§ WHAT THE TASK ASKS:
Restate verbatim the lines between the one holding "for number in" and the one holding "lamp_height = 24.3", both included, and no others.

** START OF DATASET SECTION **

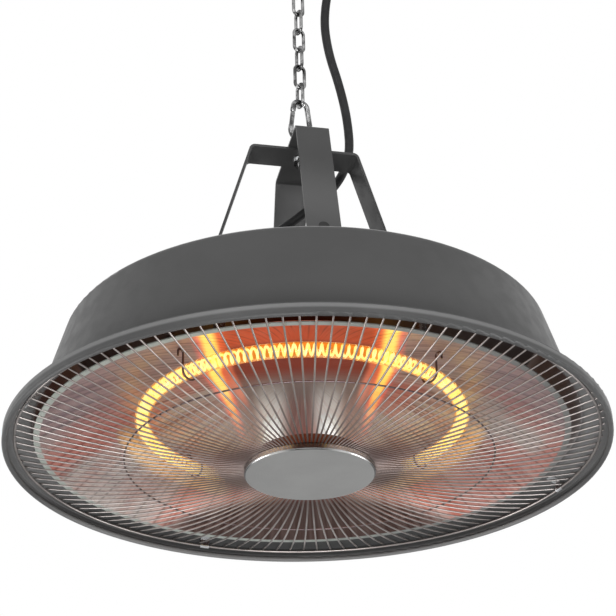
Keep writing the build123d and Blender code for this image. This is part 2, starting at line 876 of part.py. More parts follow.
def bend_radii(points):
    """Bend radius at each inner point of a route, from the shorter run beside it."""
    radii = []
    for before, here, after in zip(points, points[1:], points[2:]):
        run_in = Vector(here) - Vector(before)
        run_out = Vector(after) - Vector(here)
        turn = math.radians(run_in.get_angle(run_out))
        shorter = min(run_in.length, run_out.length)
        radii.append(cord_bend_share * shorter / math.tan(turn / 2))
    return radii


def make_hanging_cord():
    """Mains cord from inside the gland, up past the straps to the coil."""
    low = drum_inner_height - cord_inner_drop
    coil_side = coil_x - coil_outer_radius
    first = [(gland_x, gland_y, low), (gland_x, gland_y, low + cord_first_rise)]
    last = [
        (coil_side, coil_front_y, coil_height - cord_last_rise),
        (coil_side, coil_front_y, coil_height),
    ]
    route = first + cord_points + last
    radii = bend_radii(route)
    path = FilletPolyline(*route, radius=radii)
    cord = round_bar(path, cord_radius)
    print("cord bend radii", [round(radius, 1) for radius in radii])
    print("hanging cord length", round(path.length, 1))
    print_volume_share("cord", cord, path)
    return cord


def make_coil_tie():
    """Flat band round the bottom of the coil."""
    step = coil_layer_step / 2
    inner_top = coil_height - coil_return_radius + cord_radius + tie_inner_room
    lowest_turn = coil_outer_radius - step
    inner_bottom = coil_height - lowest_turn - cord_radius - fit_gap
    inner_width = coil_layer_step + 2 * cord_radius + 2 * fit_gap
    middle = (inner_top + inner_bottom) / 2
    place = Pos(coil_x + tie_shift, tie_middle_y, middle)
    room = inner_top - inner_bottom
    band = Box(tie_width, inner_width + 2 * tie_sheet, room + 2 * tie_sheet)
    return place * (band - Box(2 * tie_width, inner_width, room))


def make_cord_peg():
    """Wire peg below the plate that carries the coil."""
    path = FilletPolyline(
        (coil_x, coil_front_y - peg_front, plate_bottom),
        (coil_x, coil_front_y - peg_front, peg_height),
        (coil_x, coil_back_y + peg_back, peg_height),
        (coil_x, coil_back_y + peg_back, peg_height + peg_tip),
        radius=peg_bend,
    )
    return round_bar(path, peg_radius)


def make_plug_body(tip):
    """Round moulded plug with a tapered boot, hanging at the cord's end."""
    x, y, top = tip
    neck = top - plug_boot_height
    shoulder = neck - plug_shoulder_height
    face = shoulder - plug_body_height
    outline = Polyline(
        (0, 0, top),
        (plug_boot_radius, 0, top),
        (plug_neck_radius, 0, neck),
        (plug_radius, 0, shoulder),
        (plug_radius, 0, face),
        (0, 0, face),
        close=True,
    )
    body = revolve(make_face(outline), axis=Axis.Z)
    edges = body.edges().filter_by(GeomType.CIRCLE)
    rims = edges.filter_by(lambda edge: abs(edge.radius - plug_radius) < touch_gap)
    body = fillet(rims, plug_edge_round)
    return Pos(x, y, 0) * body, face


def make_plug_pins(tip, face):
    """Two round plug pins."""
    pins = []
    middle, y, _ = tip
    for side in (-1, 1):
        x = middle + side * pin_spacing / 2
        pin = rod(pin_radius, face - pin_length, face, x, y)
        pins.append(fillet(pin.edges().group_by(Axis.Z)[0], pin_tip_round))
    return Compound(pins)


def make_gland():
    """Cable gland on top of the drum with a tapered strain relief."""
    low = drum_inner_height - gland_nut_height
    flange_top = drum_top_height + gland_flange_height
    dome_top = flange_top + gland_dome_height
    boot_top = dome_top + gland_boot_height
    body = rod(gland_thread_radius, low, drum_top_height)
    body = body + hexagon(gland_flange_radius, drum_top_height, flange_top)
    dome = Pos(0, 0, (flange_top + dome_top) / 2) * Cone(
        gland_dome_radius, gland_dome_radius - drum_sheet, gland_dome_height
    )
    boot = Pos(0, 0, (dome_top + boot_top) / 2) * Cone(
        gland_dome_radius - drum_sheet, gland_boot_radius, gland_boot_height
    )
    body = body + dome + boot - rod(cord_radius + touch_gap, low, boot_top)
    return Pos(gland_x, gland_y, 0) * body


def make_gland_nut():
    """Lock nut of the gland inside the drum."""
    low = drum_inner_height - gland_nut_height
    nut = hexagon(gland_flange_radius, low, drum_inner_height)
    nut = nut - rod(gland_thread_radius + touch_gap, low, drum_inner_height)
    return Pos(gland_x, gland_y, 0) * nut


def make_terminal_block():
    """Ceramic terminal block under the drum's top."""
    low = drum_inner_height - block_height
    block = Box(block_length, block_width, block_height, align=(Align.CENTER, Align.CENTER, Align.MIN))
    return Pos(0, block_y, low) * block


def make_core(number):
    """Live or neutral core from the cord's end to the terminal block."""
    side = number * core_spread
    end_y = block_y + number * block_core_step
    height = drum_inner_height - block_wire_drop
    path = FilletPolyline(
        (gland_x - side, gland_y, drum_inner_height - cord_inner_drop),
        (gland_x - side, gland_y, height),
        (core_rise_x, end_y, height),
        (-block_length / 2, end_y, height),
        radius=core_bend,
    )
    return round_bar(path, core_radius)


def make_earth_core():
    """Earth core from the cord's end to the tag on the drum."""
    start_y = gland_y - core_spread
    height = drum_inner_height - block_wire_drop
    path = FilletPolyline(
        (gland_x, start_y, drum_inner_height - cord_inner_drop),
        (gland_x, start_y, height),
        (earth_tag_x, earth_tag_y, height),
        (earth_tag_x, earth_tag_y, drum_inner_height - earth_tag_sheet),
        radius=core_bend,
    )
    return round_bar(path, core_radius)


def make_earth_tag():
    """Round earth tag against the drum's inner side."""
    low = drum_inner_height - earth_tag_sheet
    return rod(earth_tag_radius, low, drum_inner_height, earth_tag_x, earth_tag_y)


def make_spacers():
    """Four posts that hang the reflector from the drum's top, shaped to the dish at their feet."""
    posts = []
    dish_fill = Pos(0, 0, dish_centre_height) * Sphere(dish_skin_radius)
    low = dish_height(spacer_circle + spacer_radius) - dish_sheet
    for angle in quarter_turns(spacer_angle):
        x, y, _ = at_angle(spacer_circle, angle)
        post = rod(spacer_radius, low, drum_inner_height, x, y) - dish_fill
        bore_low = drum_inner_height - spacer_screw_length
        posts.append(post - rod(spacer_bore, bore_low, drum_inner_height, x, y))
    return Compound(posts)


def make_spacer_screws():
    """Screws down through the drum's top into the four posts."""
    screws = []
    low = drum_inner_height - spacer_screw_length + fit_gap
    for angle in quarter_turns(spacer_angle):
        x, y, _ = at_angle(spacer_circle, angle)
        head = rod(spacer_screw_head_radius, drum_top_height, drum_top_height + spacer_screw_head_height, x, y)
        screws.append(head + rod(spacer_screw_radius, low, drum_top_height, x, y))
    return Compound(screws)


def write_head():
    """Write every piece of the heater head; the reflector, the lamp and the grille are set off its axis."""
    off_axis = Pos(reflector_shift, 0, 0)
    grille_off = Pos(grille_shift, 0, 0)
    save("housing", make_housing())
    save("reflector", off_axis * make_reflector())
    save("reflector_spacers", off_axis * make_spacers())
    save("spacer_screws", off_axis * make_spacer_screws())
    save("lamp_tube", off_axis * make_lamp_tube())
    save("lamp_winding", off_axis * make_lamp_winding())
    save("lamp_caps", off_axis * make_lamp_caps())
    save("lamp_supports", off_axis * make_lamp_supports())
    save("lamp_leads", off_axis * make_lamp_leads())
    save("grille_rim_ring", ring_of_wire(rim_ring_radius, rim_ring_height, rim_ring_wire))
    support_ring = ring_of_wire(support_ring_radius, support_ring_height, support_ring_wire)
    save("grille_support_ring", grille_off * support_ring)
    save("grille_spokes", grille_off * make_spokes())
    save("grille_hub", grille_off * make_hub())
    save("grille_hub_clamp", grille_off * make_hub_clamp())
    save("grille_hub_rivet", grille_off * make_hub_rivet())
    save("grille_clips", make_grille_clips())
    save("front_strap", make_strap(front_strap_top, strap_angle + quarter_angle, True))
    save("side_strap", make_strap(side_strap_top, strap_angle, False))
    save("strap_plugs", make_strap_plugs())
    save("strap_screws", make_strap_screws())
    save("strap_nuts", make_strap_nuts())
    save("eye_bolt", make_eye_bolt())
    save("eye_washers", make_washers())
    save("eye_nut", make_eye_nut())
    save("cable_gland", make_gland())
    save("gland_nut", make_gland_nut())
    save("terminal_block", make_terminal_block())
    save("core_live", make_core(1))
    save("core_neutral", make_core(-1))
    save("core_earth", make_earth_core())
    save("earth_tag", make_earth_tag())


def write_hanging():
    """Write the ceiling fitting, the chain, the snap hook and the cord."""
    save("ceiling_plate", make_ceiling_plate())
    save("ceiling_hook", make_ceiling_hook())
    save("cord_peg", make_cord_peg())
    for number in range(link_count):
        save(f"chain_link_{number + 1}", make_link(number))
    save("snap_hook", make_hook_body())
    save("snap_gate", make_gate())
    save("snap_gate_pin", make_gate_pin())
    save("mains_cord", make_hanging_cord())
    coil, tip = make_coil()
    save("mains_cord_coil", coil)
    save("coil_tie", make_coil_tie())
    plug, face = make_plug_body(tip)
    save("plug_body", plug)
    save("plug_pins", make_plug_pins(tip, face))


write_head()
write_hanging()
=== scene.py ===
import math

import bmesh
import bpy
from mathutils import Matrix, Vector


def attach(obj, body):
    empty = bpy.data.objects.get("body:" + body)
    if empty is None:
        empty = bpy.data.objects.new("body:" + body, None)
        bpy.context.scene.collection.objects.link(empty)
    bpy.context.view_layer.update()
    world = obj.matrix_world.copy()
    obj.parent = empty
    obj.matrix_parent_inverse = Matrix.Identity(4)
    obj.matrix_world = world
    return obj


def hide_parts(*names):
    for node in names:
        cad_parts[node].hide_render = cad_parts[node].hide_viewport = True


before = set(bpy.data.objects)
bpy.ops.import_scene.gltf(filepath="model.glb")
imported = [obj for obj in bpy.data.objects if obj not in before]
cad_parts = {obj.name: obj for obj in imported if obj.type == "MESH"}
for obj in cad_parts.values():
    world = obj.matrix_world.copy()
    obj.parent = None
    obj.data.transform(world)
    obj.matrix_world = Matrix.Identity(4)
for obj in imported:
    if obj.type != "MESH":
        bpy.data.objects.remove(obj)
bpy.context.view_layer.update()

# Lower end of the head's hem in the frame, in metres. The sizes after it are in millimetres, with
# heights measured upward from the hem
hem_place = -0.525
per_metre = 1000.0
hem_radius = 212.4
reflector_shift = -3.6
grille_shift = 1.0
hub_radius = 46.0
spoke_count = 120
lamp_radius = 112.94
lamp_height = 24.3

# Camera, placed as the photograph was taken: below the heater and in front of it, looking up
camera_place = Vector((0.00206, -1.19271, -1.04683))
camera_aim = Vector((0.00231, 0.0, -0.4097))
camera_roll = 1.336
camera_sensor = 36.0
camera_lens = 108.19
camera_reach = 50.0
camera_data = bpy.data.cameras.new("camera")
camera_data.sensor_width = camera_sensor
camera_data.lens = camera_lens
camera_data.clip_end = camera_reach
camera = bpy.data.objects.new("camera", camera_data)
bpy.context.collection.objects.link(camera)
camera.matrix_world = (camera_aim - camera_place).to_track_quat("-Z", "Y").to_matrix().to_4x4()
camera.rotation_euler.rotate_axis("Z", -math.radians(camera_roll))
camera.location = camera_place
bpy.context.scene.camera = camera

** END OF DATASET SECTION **

§ REPLY TO THE EXERCISE:
    for number in range(link_count):
        save(f"chain_link_{number + 1}", make_link(number))
    save("snap_hook", make_hook_body())
    save("snap_gate", make_gate())
    save("snap_gate_pin", make_gate_pin())
    save("mains_cord", make_hanging_cord())
    coil, tip = make_coil()
    save("mains_cord_coil", coil)
    save("coil_tie", make_coil_tie())
    plug, face = make_plug_body(tip)
    save("plug_body", plug)
    save("plug_pins", make_plug_pins(tip, face))


write_head()
write_hanging()
=== scene.py ===
import math

import bmesh
import bpy
from mathutils import Matrix, Vector


def attach(obj, body):
    empty = bpy.data.objects.get("body:" + body)
    if empty is None:
        empty = bpy.data.objects.new("body:" + body, None)
        bpy.context.scene.collection.objects.link(empty)
    bpy.context.view_layer.update()
    world = obj.matrix_world.copy()
    obj.parent = empty
    obj.matrix_parent_inverse = Matrix.Identity(4)
    obj.matrix_world = world
    return obj


def hide_parts(*names):
    for node in names:
        cad_parts[node].hide_render = cad_parts[node].hide_viewport = True


before = set(bpy.data.objects)
bpy.ops.import_scene.gltf(filepath="model.glb")
imported = [obj for obj in bpy.data.objects if obj not in before]
cad_parts = {obj.name: obj for obj in imported if obj.type == "MESH"}
for obj in cad_parts.values():
    world = obj.matrix_world.copy()
    obj.parent = None
    obj.data.transform(world)
    obj.matrix_world = Matrix.Identity(4)
for obj in imported:
    if obj.type != "MESH":
        bpy.data.objects.remove(obj)
bpy.context.view_layer.update()

# Lower end of the head's hem in the frame, in metres. The sizes after it are in millimetres, with
# heights measured upward from the hem
hem_place = -0.525
per_metre = 1000.0
hem_radius = 212.4
reflector_shift = -3.6
grille_shift = 1.0
hub_radius = 46.0
spoke_count = 120
lamp_radius = 112.94
lamp_height = 24.3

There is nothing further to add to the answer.